What would we do next to improve this model? Observation 1: val_accuracy plateaued near 93%. For MNIST, state-of-the-art is above 99% — but that requires convolutional networks that exploit spatial structure in images. A fully connected network on flattened pixels cannot see spatial relationships. This is a structural limit, not a hyperparameter issue. Observation 2: The train-val loss gap grew slightly in epochs 25-30. To reduce this, we could: (a) increase dropout rate from 0.3 to 0.4-0.5, (b) increase weight decay lambda, (c) use early stopping at epoch 25. Observation 3: What if training had gone wrong? Common failure modes and their signatures: Loss not decreasing at all: check learning rate (too low?), check weight initialization, check for bugs in the loss function or data loading. Loss decreasing then suddenly spiking: learning rate too high causing an unstable update. Reduce eta or use a schedule. Validation accuracy stuck near chance level: possible label bug (labels shuffled incorrectly?), data normalization issue (pixel values in wrong range?), or model capacity too low. Training loss near zero, val accuracy near chance: extreme overfitting. The model memorized training examples by ID, not by content. Check for data leakage, increase regularization dramatically.

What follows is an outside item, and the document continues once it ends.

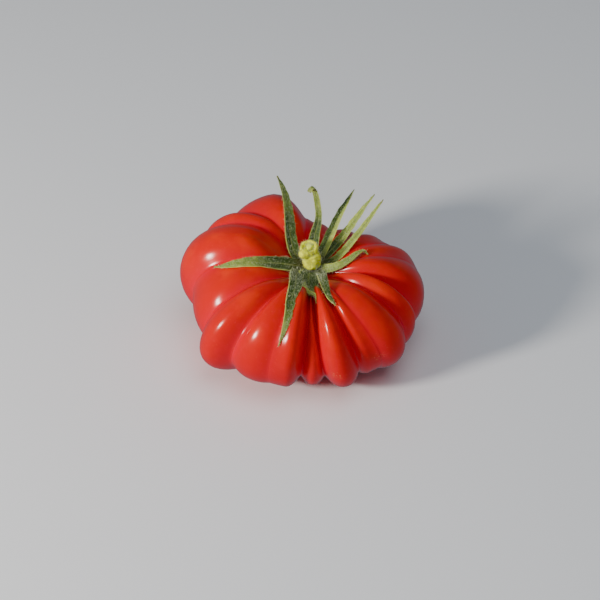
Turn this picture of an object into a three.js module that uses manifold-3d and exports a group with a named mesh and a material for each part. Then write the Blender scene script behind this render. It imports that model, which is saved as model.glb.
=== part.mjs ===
// A ribbed beefsteak tomato, as picked: the fruit, its green calyx and the broken stub of its stalk.
// Millimetres, +Z up. It stands on z = 0, seen in its usual view from -Y, and the stalk's axis is the
// Z axis until the finished group is centred over its own box.
import * as THREE from "three";
import { mergeVertices } from "three/addons/utils/BufferGeometryUtils.js";
import Module from "manifold-3d";

const wasm = await Module();
wasm.setup();

// Driving dimensions
const SEAT = 35; // height of the dimple's floor, where the calyx sits
const SCAR = 4; // height of the blossom scar in the underside's dimple
const CREST = 0.52; // radius of a lobe's highest point, as a share of its reach
const HEEL = 0.42; // radius of a lobe's lowest point, as a share of its reach
const ARCH = 0.25; // how round a lobe is across: 0 is a half circle, more is flatter
const SOFT = 0.15; // how far a crease is rounded out, as a share of half a lobe
const PRESSED = 0.5; // how far the lowest lobes are pressed flat by the fruit's weight
const COLUMNS = 8; // columns of points across a lobe
const ROWS = [0, 0.3, 0.5, 0.7, 0.85, 1, 1.12, 1.24, 1.36, 1.48, 1.6, 1.72, 1.84, 1.96, 2.08, 2.2, 2.32,
  2.44, 2.56, 2.68, 2.8, 2.9, 3, 3.12, 3.3, 3.5, 3.75, 4]; // places of the rows along a meridian
const EVEN_OUT = 0.4; // near both poles, up to here on a meridian, the columns spread out evenly
const GAP = 0.3; // clearance between the pieces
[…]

Flashcards — click each card to reveal the answer

Baseline First, Improve Second

Always establish a baseline before trying improvements. For classification, a trivial baseline is the majority-class classifier (predict the most common class every time). Compute its accuracy. If your network barely beats it, something is wrong with the setup, not the architecture. A meaningful result must beat the baseline by a meaningful margin before any other claims are credible.

In epoch 1, the training loss is 2.31, close to the expected random-classifier loss of 2.30. What does this confirm about the training setup?

Validation accuracy is 93% but a research paper reports 99% on the same dataset. Why would simply adding more fully connected layers likely not close this gap?

Training Run Critique

  1. Step 1: You are given the following training log for a binary classifier (output: spam/not-spam email):
  2. Epoch 5: train_loss=0.68, val_loss=0.69, train_acc=57%, val_acc=56%
  3. Epoch 10: train_loss=0.61, val_loss=0.62, train_acc=65%, val_acc=64%
  4. Epoch 15: train_loss=0.55, val_loss=0.58, train_acc=71%, val_acc=68%
  5. Epoch 20: train_loss=0.42, val_loss=0.61, train_acc=80%, val_acc=70%
  6. Epoch 25: train_loss=0.28, val_loss=0.74, train_acc=89%, val_acc=67%
  7. Step 2: Identify the epoch range where overfitting clearly begins. Cite specific numbers from the log.
  8. Step 3: If early stopping with patience=5 was used (patience = 5 epochs between checks), at which epoch checkpoint would you save the model?
  9. Step 4: List two hyperparameter changes you would try in the next run to improve val_acc without sacrificing test generalization. For each change, state what problem it addresses.
  10. Step 5: The baseline accuracy for this spam dataset (always predict 'not spam') is 60%. Is epoch 15's val_acc of 68% a meaningful improvement? By how many points?